GIVEN EXERCISE - Everything in the listing should be restated word for word.

COLLECTED MATERIAL -

•••••

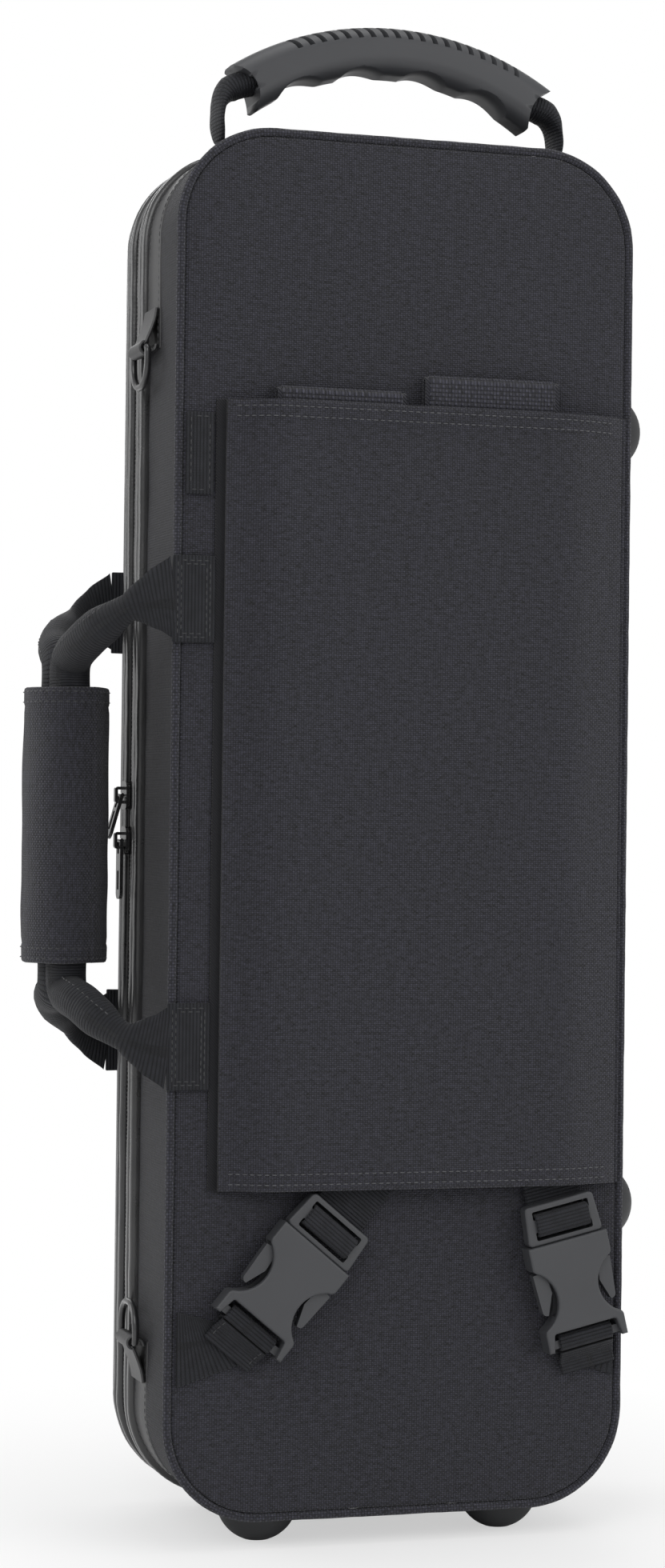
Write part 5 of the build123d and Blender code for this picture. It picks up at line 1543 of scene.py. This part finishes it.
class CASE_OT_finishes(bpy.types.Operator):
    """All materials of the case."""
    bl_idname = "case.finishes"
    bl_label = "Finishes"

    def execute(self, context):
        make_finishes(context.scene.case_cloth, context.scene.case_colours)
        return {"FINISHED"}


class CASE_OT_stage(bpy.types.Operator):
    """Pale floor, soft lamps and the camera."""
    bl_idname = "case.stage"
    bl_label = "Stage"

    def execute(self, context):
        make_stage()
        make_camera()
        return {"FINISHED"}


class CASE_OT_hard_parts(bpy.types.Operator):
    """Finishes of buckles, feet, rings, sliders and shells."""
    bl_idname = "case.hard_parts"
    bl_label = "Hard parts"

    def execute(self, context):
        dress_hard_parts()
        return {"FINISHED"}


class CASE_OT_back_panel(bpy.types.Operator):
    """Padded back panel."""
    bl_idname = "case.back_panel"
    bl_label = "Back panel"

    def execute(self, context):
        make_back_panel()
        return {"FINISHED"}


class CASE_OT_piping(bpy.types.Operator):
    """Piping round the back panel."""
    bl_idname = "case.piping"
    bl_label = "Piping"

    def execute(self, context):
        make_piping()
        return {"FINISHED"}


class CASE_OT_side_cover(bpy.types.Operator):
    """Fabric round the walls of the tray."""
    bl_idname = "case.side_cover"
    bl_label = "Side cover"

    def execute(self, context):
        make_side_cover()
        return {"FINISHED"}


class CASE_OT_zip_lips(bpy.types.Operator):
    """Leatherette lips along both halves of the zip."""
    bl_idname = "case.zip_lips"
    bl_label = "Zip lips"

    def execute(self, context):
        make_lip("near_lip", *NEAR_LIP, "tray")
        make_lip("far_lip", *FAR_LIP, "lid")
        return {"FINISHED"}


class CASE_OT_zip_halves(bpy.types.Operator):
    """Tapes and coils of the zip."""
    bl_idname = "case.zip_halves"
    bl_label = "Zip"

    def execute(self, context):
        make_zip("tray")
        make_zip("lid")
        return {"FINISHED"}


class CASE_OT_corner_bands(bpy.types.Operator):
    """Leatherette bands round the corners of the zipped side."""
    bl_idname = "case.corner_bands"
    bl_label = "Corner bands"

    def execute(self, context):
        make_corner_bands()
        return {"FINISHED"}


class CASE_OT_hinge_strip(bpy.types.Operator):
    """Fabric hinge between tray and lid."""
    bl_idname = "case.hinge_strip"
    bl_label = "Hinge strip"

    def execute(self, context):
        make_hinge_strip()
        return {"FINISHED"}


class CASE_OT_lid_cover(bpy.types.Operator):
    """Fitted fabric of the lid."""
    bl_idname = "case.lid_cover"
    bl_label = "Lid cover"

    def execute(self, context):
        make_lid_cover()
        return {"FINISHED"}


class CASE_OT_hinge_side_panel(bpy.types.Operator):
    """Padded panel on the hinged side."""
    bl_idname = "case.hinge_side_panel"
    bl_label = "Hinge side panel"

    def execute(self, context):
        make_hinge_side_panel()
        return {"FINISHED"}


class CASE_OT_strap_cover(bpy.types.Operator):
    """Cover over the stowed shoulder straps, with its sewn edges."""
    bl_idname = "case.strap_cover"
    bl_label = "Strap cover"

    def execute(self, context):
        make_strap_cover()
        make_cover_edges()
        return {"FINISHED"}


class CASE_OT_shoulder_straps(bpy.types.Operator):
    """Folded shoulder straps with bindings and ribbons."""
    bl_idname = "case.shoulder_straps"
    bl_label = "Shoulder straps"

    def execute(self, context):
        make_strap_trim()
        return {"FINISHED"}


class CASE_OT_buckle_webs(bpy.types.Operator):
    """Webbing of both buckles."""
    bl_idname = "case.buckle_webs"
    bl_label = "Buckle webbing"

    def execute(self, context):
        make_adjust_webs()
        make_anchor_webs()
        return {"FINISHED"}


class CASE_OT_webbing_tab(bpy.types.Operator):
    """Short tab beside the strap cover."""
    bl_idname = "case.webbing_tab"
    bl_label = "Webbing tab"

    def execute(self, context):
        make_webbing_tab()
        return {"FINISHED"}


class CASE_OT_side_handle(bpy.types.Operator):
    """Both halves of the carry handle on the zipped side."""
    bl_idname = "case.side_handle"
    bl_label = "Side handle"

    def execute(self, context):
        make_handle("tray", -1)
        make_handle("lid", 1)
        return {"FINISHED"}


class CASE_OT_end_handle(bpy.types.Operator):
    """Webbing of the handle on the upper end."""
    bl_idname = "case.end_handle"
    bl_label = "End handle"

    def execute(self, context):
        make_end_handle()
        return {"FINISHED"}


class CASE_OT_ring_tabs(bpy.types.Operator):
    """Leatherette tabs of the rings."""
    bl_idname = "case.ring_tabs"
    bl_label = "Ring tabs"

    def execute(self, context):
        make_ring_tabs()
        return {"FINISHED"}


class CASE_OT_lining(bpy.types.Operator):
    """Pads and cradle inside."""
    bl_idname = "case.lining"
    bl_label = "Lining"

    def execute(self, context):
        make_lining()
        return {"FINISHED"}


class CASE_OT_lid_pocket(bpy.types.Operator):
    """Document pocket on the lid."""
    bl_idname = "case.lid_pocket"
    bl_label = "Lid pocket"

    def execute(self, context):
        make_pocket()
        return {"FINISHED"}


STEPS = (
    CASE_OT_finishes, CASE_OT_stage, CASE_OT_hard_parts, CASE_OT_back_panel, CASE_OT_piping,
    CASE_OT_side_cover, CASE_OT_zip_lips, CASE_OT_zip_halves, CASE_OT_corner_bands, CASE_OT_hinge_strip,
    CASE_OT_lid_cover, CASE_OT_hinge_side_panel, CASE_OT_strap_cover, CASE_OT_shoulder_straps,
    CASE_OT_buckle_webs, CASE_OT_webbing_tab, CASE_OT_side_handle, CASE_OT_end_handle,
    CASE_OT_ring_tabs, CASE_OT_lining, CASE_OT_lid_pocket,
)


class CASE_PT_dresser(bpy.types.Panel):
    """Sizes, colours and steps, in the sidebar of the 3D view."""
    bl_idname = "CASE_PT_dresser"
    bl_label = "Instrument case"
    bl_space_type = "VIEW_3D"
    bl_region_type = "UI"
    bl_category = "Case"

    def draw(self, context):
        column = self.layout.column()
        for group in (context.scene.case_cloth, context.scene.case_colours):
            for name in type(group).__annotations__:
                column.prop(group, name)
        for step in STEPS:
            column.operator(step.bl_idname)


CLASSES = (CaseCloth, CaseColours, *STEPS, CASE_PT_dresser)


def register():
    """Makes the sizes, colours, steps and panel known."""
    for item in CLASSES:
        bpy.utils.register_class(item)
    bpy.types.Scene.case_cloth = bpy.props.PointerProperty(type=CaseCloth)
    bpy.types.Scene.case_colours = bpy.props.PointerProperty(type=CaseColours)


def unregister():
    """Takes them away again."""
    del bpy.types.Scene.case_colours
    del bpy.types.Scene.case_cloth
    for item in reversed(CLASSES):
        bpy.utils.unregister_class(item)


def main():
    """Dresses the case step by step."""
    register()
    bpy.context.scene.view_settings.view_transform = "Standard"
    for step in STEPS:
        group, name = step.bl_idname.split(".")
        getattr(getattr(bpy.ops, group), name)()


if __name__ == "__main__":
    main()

•••••

WRITTEN RESPONSE -
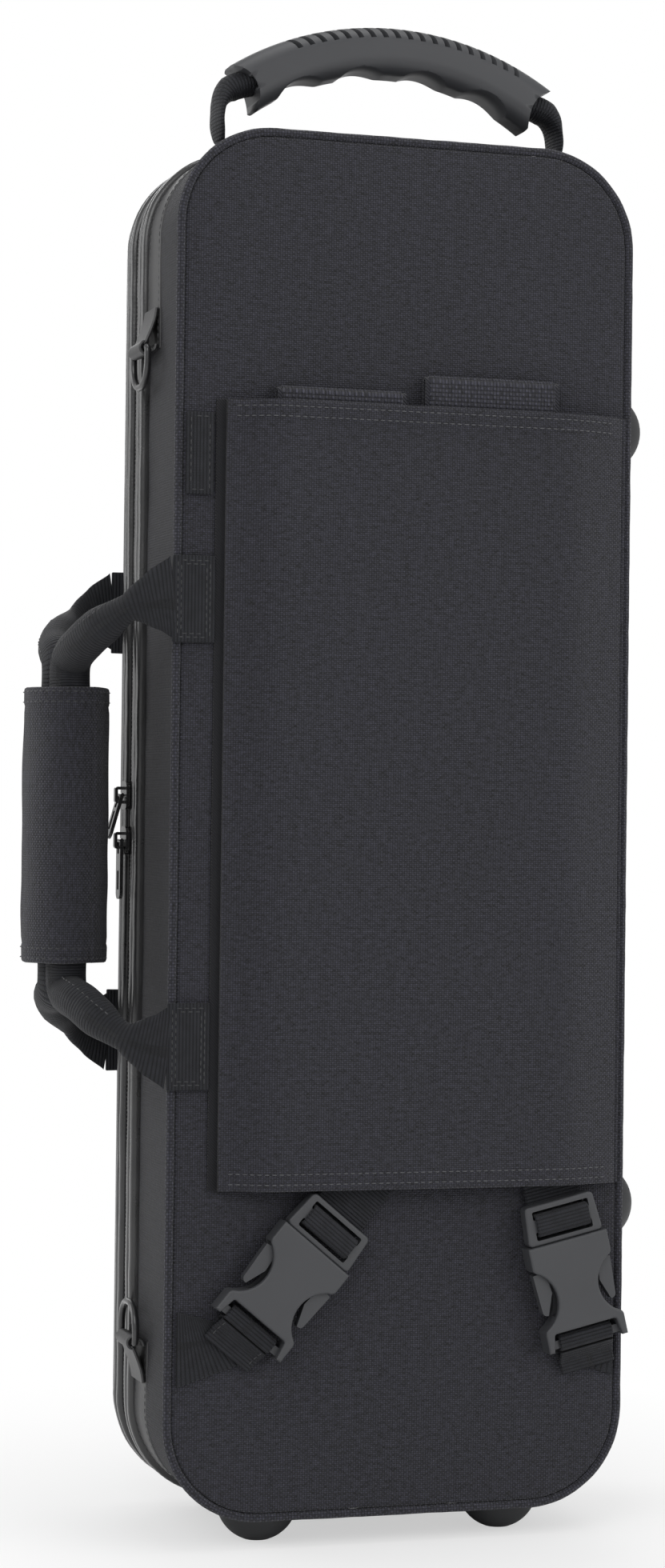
Write part 5 of the build123d and Blender code for this picture. It picks up at line 1543 of scene.py. This part finishes it.
class CASE_OT_finishes(bpy.types.Operator):
    """All materials of the case."""
    bl_idname = "case.finishes"
    bl_label = "Finishes"

    def execute(self, context):
        make_finishes(context.scene.case_cloth, context.scene.case_colours)
        return {"FINISHED"}


class CASE_OT_stage(bpy.types.Operator):
    """Pale floor, soft lamps and the camera."""
    bl_idname = "case.stage"
    bl_label = "Stage"

    def execute(self, context):
        make_stage()
        make_camera()
        return {"FINISHED"}


class CASE_OT_hard_parts(bpy.types.Operator):
    """Finishes of buckles, feet, rings, sliders and shells."""
    bl_idname = "case.hard_parts"
    bl_label = "Hard parts"

    def execute(self, context):
        dress_hard_parts()
        return {"FINISHED"}


class CASE_OT_back_panel(bpy.types.Operator):
    """Padded back panel."""
    bl_idname = "case.back_panel"
    bl_label = "Back panel"

    def execute(self, context):
        make_back_panel()
        return {"FINISHED"}


class CASE_OT_piping(bpy.types.Operator):
    """Piping round the back panel."""
    bl_idname = "case.piping"
    bl_label = "Piping"

    def execute(self, context):
        make_piping()
        return {"FINISHED"}


class CASE_OT_side_cover(bpy.types.Operator):
    """Fabric round the walls of the tray."""
    bl_idname = "case.side_cover"
    bl_label = "Side cover"

    def execute(self, context):
        make_side_cover()
        return {"FINISHED"}


class CASE_OT_zip_lips(bpy.types.Operator):
    """Leatherette lips along both halves of the zip."""
    bl_idname = "case.zip_lips"
    bl_label = "Zip lips"

    def execute(self, context):
        make_lip("near_lip", *NEAR_LIP, "tray")
        make_lip("far_lip", *FAR_LIP, "lid")
        return {"FINISHED"}


class CASE_OT_zip_halves(bpy.types.Operator):
    """Tapes and coils of the zip."""
    bl_idname = "case.zip_halves"
    bl_label = "Zip"

    def execute(self, context):
        make_zip("tray")
        make_zip("lid")
        return {"FINISHED"}


class CASE_OT_corner_bands(bpy.types.Operator):
    """Leatherette bands round the corners of the zipped side."""
    bl_idname = "case.corner_bands"
    bl_label = "Corner bands"

    def execute(self, context):
        make_corner_bands()
        return {"FINISHED"}


class CASE_OT_hinge_strip(bpy.types.Operator):
    """Fabric hinge between tray and lid."""
    bl_idname = "case.hinge_strip"
    bl_label = "Hinge strip"

    def execute(self, context):
        make_hinge_strip()
        return {"FINISHED"}


class CASE_OT_lid_cover(bpy.types.Operator):
    """Fitted fabric of the lid."""
    bl_idname = "case.lid_cover"
    bl_label = "Lid cover"

    def execute(self, context):
        make_lid_cover()
        return {"FINISHED"}


class CASE_OT_hinge_side_panel(bpy.types.Operator):
    """Padded panel on the hinged side."""
    bl_idname = "case.hinge_side_panel"
    bl_label = "Hinge side panel"

    def execute(self, context):
        make_hinge_side_panel()
        return {"FINISHED"}


class CASE_OT_strap_cover(bpy.types.Operator):
    """Cover over the stowed shoulder straps, with its sewn edges."""
    bl_idname = "case.strap_cover"
    bl_label = "Strap cover"

    def execute(self, context):
        make_strap_cover()
        make_cover_edges()
        return {"FINISHED"}


class CASE_OT_shoulder_straps(bpy.types.Operator):
    """Folded shoulder straps with bindings and ribbons."""
    bl_idname = "case.shoulder_straps"
    bl_label = "Shoulder straps"

    def execute(self, context):
        make_strap_trim()
        return {"FINISHED"}


class CASE_OT_buckle_webs(bpy.types.Operator):
    """Webbing of both buckles."""
    bl_idname = "case.buckle_webs"
    bl_label = "Buckle webbing"

    def execute(self, context):
        make_adjust_webs()
        make_anchor_webs()
        return {"FINISHED"}


class CASE_OT_webbing_tab(bpy.types.Operator):
    """Short tab beside the strap cover."""
    bl_idname = "case.webbing_tab"
    bl_label = "Webbing tab"

    def execute(self, context):
        make_webbing_tab()
        return {"FINISHED"}


class CASE_OT_side_handle(bpy.types.Operator):
    """Both halves of the carry handle on the zipped side."""
    bl_idname = "case.side_handle"
    bl_label = "Side handle"

    def execute(self, context):
        make_handle("tray", -1)
        make_handle("lid", 1)
        return {"FINISHED"}


class CASE_OT_end_handle(bpy.types.Operator):
    """Webbing of the handle on the upper end."""
    bl_idname = "case.end_handle"
    bl_label = "End handle"

    def execute(self, context):
        make_end_handle()
        return {"FINISHED"}


class CASE_OT_ring_tabs(bpy.types.Operator):
    """Leatherette tabs of the rings."""
    bl_idname = "case.ring_tabs"
    bl_label = "Ring tabs"

    def execute(self, context):
        make_ring_tabs()
        return {"FINISHED"}


class CASE_OT_lining(bpy.types.Operator):
    """Pads and cradle inside."""
    bl_idname = "case.lining"
    bl_label = "Lining"

    def execute(self, context):
        make_lining()
        return {"FINISHED"}


class CASE_OT_lid_pocket(bpy.types.Operator):
    """Document pocket on the lid."""
    bl_idname = "case.lid_pocket"
    bl_label = "Lid pocket"

    def execute(self, context):
        make_pocket()
        return {"FINISHED"}


STEPS = (
    CASE_OT_finishes, CASE_OT_stage, CASE_OT_hard_parts, CASE_OT_back_panel, CASE_OT_piping,
    CASE_OT_side_cover, CASE_OT_zip_lips, CASE_OT_zip_halves, CASE_OT_corner_bands, CASE_OT_hinge_strip,
    CASE_OT_lid_cover, CASE_OT_hinge_side_panel, CASE_OT_strap_cover, CASE_OT_shoulder_straps,
    CASE_OT_buckle_webs, CASE_OT_webbing_tab, CASE_OT_side_handle, CASE_OT_end_handle,
    CASE_OT_ring_tabs, CASE_OT_lining, CASE_OT_lid_pocket,
)


class CASE_PT_dresser(bpy.types.Panel):
    """Sizes, colours and steps, in the sidebar of the 3D view."""
    bl_idname = "CASE_PT_dresser"
    bl_label = "Instrument case"
    bl_space_type = "VIEW_3D"
    bl_region_type = "UI"
    bl_category = "Case"

    def draw(self, context):
        column = self.layout.column()
        for group in (context.scene.case_cloth, context.scene.case_colours):
            for name in type(group).__annotations__:
                column.prop(group, name)
        for step in STEPS:
            column.operator(step.bl_idname)


CLASSES = (CaseCloth, CaseColours, *STEPS, CASE_PT_dresser)


def register():
    """Makes the sizes, colours, steps and panel known."""
    for item in CLASSES:
        bpy.utils.register_class(item)
    bpy.types.Scene.case_cloth = bpy.props.PointerProperty(type=CaseCloth)
    bpy.types.Scene.case_colours = bpy.props.PointerProperty(type=CaseColours)


def unregister():
    """Takes them away again."""
    del bpy.types.Scene.case_colours
    del bpy.types.Scene.case_cloth
    for item in reversed(CLASSES):
        bpy.utils.unregister_class(item)


def main():
    """Dresses the case step by step."""
    register()
    bpy.context.scene.view_settings.view_transform = "Standard"
    for step in STEPS:
        group, name = step.bl_idname.split(".")
        getattr(getattr(bpy.ops, group), name)()


if __name__ == "__main__":
    main()